It says a lot about the strength of frontwoman Obscura's vision that ASAGRAUM are currently being talked about as major black metal contenders. As much as I'm sure the band don't need a white, middle-aged man to congratulate them for making fantastic music and possessing vaginas at the same time, it would be disingenuous to pretend that there isn't anything startling or, perhaps more significantly, refreshing about the ongoing rise of this all-female crew.
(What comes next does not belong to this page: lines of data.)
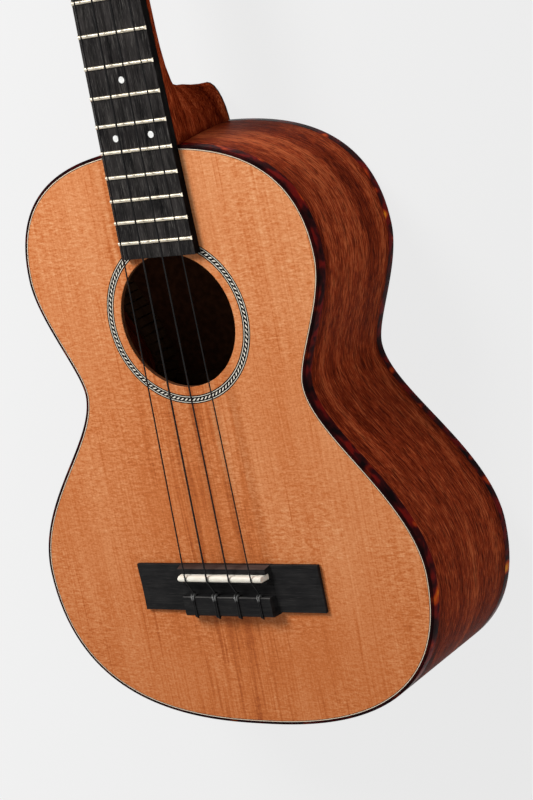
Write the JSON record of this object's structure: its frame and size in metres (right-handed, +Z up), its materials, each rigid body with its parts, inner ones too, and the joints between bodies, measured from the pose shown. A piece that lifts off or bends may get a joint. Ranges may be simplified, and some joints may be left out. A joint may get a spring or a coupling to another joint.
{
  "type": "tenor ukulele",
  "caption": "Small fretted string instrument: waisted hollow body with round sound hole, neck, tie bridge, nylon strings, open worm-and-gear tuners that turn in mesh.",
  "frame": {"origin": "centre of the bounding box in X and Y, on the flat back's plane in Z", "axes": "+X across the body towards the treble side, +Y along the neck towards the headstock, +Z up out of the soundboard, which slopes down 3.3 degrees towards the neck"},
  "size_m": [0.2306, 0.6681, 0.0906],
  "materials": {
    "cedar_top": "satin oiled straight-grained conifer",
    "mahogany": "satin reddish-brown hardwood",
    "inner_wood": "bare sanded",
    "tortoiseshell": "polished dark tortoiseshell pattern",
    "white_line": "satin",
    "black_wood": "oiled black hardwood",
    "bone": "satin off-white",
    "fret_metal": "polished nickel silver",
    "tuner_metal": "nickel plated",
    "gear_brass": "machined",
    "black_nylon": "smooth monofilament"
  },
  "bodies": {
    "instrument": {"soundboard": "cedar_top", "side_left": "mahogany", "side_right": "mahogany", "back": "mahogany", "neck": "mahogany", "neck_block": "inner_wood", "tail_block": "inner_wood", "lining_top_left": "inner_wood", "lining_top_right": "inner_wood", "lining_back_left": "inner_wood", "lining_back_right": "inner_wood", "bridge_plate": "inner_wood", "fan_brace_left": "inner_wood", "fan_brace_right": "inner_wood", "soundboard_brace_upper": "inner_wood", "soundboard_brace_lower": "inner_wood", "back_brace_upper": "inner_wood", "back_brace_lower": "inner_wood", "top_binding": "tortoiseshell", "back_binding": "tortoiseshell", "purfling": "white_line", "rosette": "white_line", "fingerboard": "black_wood", "bridge": "black_wood", "heel_cap": "black_wood", "head_veneer": "black_wood", "nut": "bone", "saddle": "bone", "fret_01": "fret_metal", "fret_02": "fret_metal", "fret_03": "fret_metal", "fret_04": "fret_metal", "fret_05": "fret_metal", "fret_06": "fret_metal", "fret_07": "fret_metal", "fret_08": "fret_metal", "fret_09": "fret_metal", "fret_10": "fret_metal", "fret_11": "fret_metal", "fret_12": "fret_metal", "fret_13": "fret_metal", "fret_14": "fret_metal", "fret_15": "fret_metal", "fret_16": "fret_metal", "tuner_plate_g": "tuner_metal", "tuner_plate_c": "tuner_metal", "tuner_plate_e": "tuner_metal", "tuner_plate_a": "tuner_metal", "string_g": "black_nylon", "string_c": "black_nylon", "string_e": "black_nylon", "string_a": "black_nylon"},
    "button_g": {"tuner_button_g": "tuner_metal"},
    "post_g": {"tuner_post_g": "gear_brass"},
    "button_c": {"tuner_button_c": "tuner_metal"},
    "post_c": {"tuner_post_c": "gear_brass"},
    "button_e": {"tuner_button_e": "tuner_metal"},
    "post_e": {"tuner_post_e": "gear_brass"},
    "button_a": {"tuner_button_a": "tuner_metal"},
    "post_a": {"tuner_post_a": "gear_brass"}
  },
  "joints": [
    {"name": "button_g_turn", "type": "hinge", "parent": "instrument", "child": "button_g", "pos_m": [-0.019, 0.2317, 0.02714], "axis": [1, 0, 0], "continuous": true},
    {"name": "post_g_turn", "type": "hinge", "parent": "instrument", "child": "post_g", "pos_m": [-0.019, 0.22856, 0.04473], "axis": [0, 0.2297, 0.9733], "continuous": true},
    {"name": "button_c_turn", "type": "hinge", "parent": "instrument", "child": "button_c", "pos_m": [-0.019, 0.28815, 0.01382], "axis": [1, 0, 0], "continuous": true},
    {"name": "post_c_turn", "type": "hinge", "parent": "instrument", "child": "post_c", "pos_m": [-0.019, 0.28501, 0.03141], "axis": [0, 0.2297, 0.9733], "continuous": true},
    {"name": "button_e_turn", "type": "hinge", "parent": "instrument", "child": "button_e", "pos_m": [0.019, 0.28815, 0.01382], "axis": [1, 0, 0], "continuous": true},
    {"name": "post_e_turn", "type": "hinge", "parent": "instrument", "child": "post_e", "pos_m": [0.019, 0.28501, 0.03141], "axis": [0, 0.2297, 0.9733], "continuous": true},
    {"name": "button_a_turn", "type": "hinge", "parent": "instrument", "child": "button_a", "pos_m": [0.019, 0.2317, 0.02714], "axis": [1, 0, 0], "continuous": true},
    {"name": "post_a_turn", "type": "hinge", "parent": "instrument", "child": "post_a", "pos_m": [0.019, 0.22856, 0.04473], "axis": [0, 0.2297, 0.9733], "continuous": true}
  ],
  "couplings": [
    {"joint": "post_g_turn", "follows": "button_g_turn", "ratio": 0.071429},
    {"joint": "post_c_turn", "follows": "button_c_turn", "ratio": 0.071429},
    {"joint": "post_e_turn", "follows": "button_e_turn", "ratio": 0.071429},
    {"joint": "post_a_turn", "follows": "button_a_turn", "ratio": 0.071429}
  ]
}
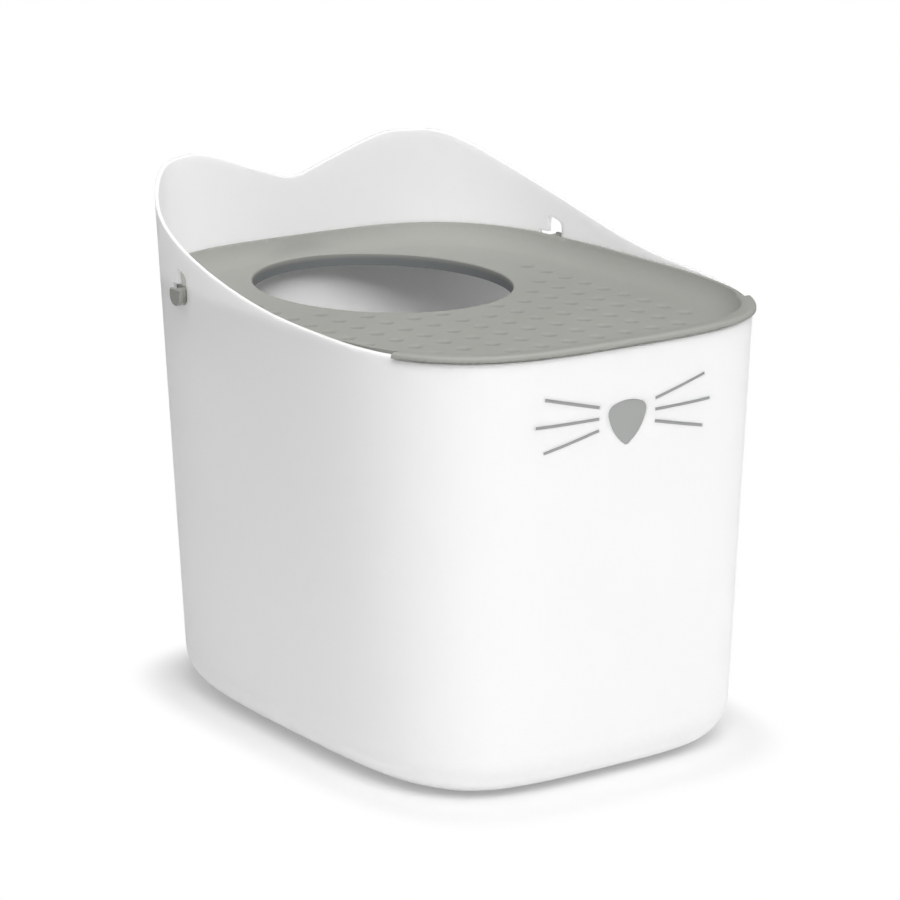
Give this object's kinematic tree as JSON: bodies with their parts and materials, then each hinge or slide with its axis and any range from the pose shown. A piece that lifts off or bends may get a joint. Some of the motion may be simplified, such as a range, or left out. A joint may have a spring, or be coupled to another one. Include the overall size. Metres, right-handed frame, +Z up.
{
  "type": "top entry litter box",
  "caption": "Deep tub with a rim that sweeps up into two ears and a dished lid with an oval entry, which hinges up on side tabs.",
  "frame": {"origin": "on the floor, under the centre of the whole box: midway between its sides and between the front of the lip and the back of the ears", "axes": "+X to the right as seen from the front, +Y from the front with the nose to the back with the ears, +Z up"},
  "size_m": [0.3934, 0.4904, 0.447],
  "materials": {
    "tub_plastic": "white polypropylene, satin",
    "lid_plastic": "warm grey polypropylene, fine matt grain",
    "inlay_plastic": "grey plastic, smooth",
    "foot_rubber": "dark grey soft rubber"
  },
  "bodies": {
    "tub": {"tub": "tub_plastic", "nose": "inlay_plastic", "whisker_upper_left": "inlay_plastic", "whisker_upper_right": "inlay_plastic", "whisker_middle_left": "inlay_plastic", "whisker_middle_right": "inlay_plastic", "whisker_lower_left": "inlay_plastic", "whisker_lower_right": "inlay_plastic", "foot_front_left": "foot_rubber", "foot_front_right": "foot_rubber", "foot_back_left": "foot_rubber", "foot_back_right": "foot_rubber"},
    "lid": {"lid": "lid_plastic"}
  },
  "joints": [
    {"name": "lid_hinge", "type": "hinge", "parent": "tub", "child": "lid", "pos_m": [0, 0.11, 0.3586], "axis": [-1, 0, 0], "range_deg": [0, 90]}
  ]
}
The conversation changed almost immediately, upon the release of 2017's "Potestas Magicum Diaboli", from "Ooh, girls playing black metal!" to "Satan be praised, this fucking rips!"; subsequent live shows only adding to the band's aura and renown. Two years later, it's not easy to think of many young extreme metal bands that can boast the terrifying levels of confidence and command that course through every second of "Dawn of Infinite Fire". Still firmly wedded to notions of keeping the spirit of black metal '90s heyday alive, with a generous dose of claustrophobic psychedelia thrown in for bad measure, ASAGRAUM haven't so much evolved as expanded, edging ever closer to the monumental atmospheres of the EMPEROR, GORGOROTH and GEHENNA records that created the rudimentary framework for this incendiary din.
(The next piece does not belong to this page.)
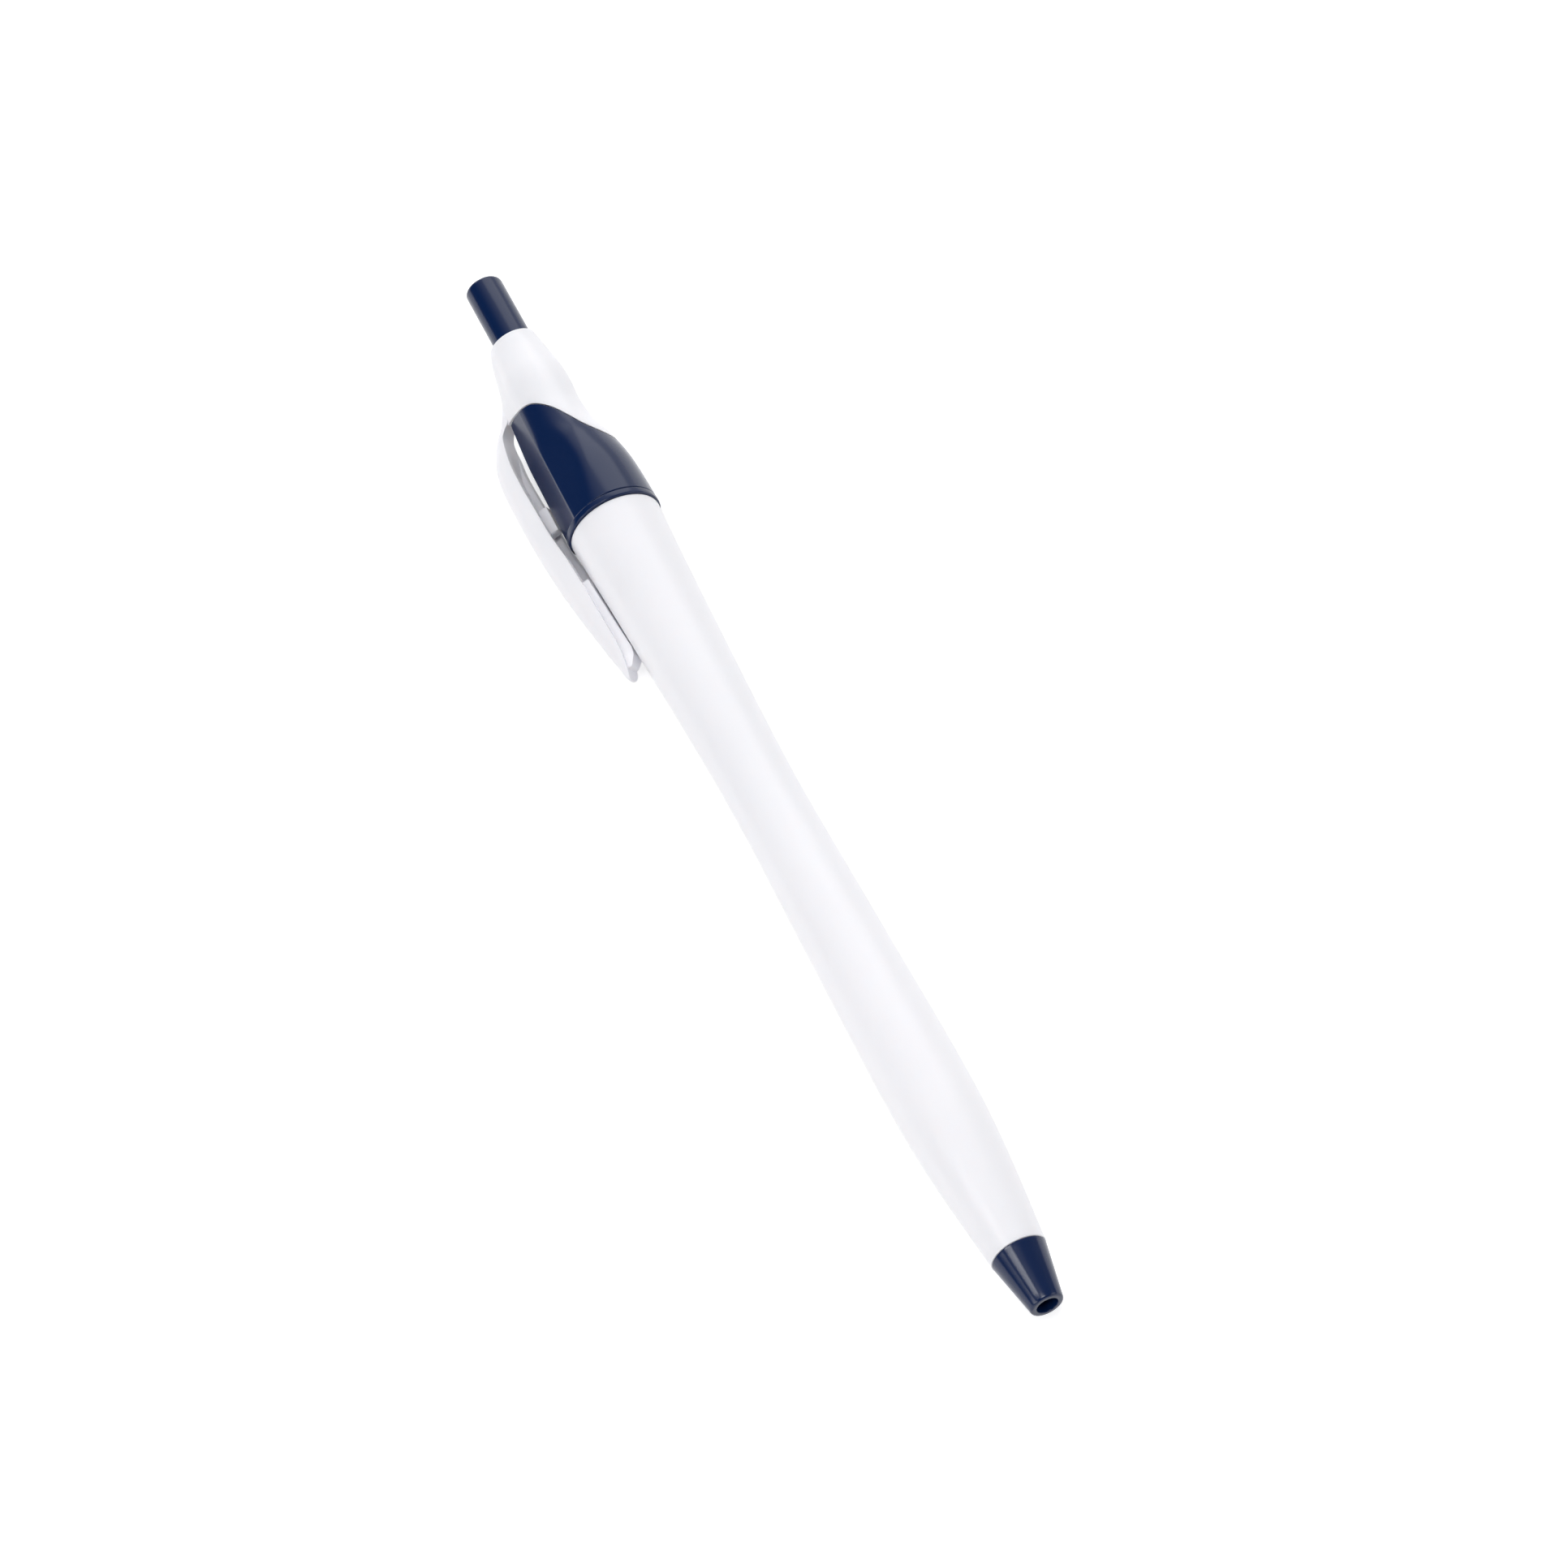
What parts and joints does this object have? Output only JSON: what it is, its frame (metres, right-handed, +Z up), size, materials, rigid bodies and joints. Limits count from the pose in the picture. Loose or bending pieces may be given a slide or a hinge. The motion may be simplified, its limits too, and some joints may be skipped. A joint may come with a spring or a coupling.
{
  "type": "pushbutton ballpoint pen",
  "caption": "Retractable ballpoint pen: white waisted barrel and crown with one-piece pocket clip, navy button, sleeve and nose cone, point retracted.",
  "frame": {"origin": "centre of the push button's end face, on the pen's axis, with the point retracted", "axes": "+X along the pen from the button to the writing end, +Z up as the pen lies on a level surface, and the clip points to -Y, drooping below level until one lower edge of it touches the surface"},
  "size_m": [0.14, 0.0141, 0.0106],
  "materials": {
    "white_plastic": "moulded, soft gloss",
    "navy_plastic": "moulded, gloss",
    "acetal": "natural, satin",
    "refill_plastic": "natural, translucent",
    "ink": "wet",
    "grease": "wet",
    "steel": "drawn wire and ground ball",
    "brass": "turned"
  },
  "bodies": {
    "casing": {"barrel": "white_plastic", "nose_cone": "navy_plastic", "sleeve": "navy_plastic", "crown": "white_plastic", "return_spring": "steel"},
    "clip_blade": {"clip": "white_plastic"},
    "button": {"push_button": "navy_plastic"},
    "refill": {"rotor": "acetal", "refill_tube": "refill_plastic", "ink_column": "ink", "grease_follower": "grease", "point_holder": "brass", "writing_point": "brass", "writing_ball": "steel"}
  },
  "joints": [
    {"name": "button_press", "type": "slide", "parent": "casing", "child": "button", "axis": [1, 0, 0], "range_m": [0, 0.006], "stiffness_N_per_m": 200, "springref_m": -0.01},
    {"name": "refill_feed", "type": "slide", "parent": "casing", "child": "refill", "axis": [1, 0, 0], "range_m": [0, 0.006], "deforming": ["return_spring"]},
    {"name": "clip_flex", "type": "hinge", "parent": "casing", "child": "clip_blade", "pos_m": [0.0175, -0.00495, -0.00188], "axis": [0, 0.3553, -0.9348], "range_deg": [0, 5], "stiffness_Nm_per_rad": 1.5, "springref_deg": -1.15}
  ],
  "couplings": [
    {"joint": "refill_feed", "follows": "button_press", "ratio": 1}
  ]
}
Wisely opting for a big sound that packs a huge bassy punch, ASAGRAUM share a lot of musical DNA with black metal's epic, symphonic and ambitious wings, but there is nothing polished or overly accessible here. Instead, from the abyssal eruptions of opener "They Crawl from the Broken Circle" onwards, Obscura and drummer A. drag the listener into a swirling, suffocating vortex of riffs and feral roars, powered by a percussive battery that frequently sounds like a war breaking out in hell. It's undeniably brutal and intense, but where many contemporary black metal bands are perfectly happy to charmlessly repeat a revered formula, ASAGRAUM side-step every cliché, with melodies that crackle with eccentricity and arrangements that never quite do the obvious.
Ultimately, "Dawn of Infinite Fire" looks likely to be one of this year's most hallowed black metal records simply because ASAGRAUM are so utterly convincing. You simply can't fake the bug-eyed violence that informs the album's most unrelenting moments, and the sinister vibes that leak from every calloused sonic pore are often genuinely unsettling. Even when channeling more prosaic, traditional influences, as on self-evident neck-wrecker "Abomination's Altar", Obscura's delight in corrupting cherished tropes for her own nefarious ends is obvious and quite infectious. Grotesque centerpiece "Beyond the Black Vortex" is a case in point: ostensibly one of those doom-laden black metal deep cuts that ladles on the atmosphere while giving the drummer a break, it swiftly morphs into something profoundly left field and disorientating; dynamics employed as weapons of war and a vocal performance so incensed and that they might make your eyes pop out, let alone Obscura's. The closing "Waar ik ben komt de dood" brings this stupidly exhilarating record to an end on an atypically restrained, sorrowful note, but that spectral spite is still there in plentiful supply. ASAGRAUM really do seem to be the real Luciferian deal.